Pub Date: March 1st, 1991
ISBN: 0-525-67338-5
Publisher: Dutton

Abandoned by their mother, whose mental stability has been crumbling since her husband went west, Lyddie and her brother Charlie manage alone through a Vermont winter. But in the spring of 1844, without consulting them, the mother apprentices Charlie to a miller and hires Lyddie out to a tavern, where she is little better than a slave. Still, Lyddie is strong and indomitable, and the cook is friendly even if the mistress is cold and stern; Lyddie manages well enough until a run-in with the mistress sends her south to work in the mills of Lowell, Massachusetts, thus earning a better wage (in a vain hope of saving the family farm), making friends among the other girls enduring the long hours and dangerous conditions, and expanding her understanding of loyalty, generosity, and injustice (she already knows more than most people ever learn about perseverance).
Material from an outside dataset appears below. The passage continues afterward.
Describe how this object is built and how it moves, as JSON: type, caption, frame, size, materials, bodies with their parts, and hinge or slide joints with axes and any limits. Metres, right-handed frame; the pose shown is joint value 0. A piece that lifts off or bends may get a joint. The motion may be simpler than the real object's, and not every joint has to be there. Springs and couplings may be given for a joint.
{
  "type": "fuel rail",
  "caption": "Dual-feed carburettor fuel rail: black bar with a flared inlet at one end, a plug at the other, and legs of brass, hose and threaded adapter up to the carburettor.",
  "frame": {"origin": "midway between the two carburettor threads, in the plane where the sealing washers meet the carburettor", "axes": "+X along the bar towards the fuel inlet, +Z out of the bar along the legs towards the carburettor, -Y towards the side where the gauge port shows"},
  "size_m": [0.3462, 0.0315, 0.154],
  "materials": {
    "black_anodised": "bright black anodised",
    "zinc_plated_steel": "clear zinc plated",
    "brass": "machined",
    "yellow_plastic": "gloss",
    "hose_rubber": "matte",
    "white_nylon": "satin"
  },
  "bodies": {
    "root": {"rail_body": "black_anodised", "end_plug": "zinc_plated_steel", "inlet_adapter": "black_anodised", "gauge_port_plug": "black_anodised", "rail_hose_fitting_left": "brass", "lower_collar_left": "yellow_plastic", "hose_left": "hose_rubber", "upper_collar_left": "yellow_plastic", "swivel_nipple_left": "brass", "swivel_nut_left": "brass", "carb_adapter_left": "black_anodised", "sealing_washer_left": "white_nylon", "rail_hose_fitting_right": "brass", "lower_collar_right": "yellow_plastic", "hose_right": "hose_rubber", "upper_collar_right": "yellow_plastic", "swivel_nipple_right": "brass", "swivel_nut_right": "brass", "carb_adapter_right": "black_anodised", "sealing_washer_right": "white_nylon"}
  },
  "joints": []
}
Knowing only her own troubled family, Lyddie is unusually reserved, even for a New Englander, With her usual discernment and consummate skill, Paterson depicts her gradually turning toward the warmth of others' kindnesses—Betsy reads Oliver Twist aloud and suggests the ultimate goal of Oberlin College; Diana teaches Lyddie to cope in the mill, setting an example that Lyddie later follows with an Irish girl who is even more naive than she had been; Quaker neighbors offer help and solace that Lyddie at first rejects out of hand. Deftly plotted and rich in incident, a well-researched picture of the period—and a memorable portrait of an untutored but intelligent young woman making her way against fierce odds.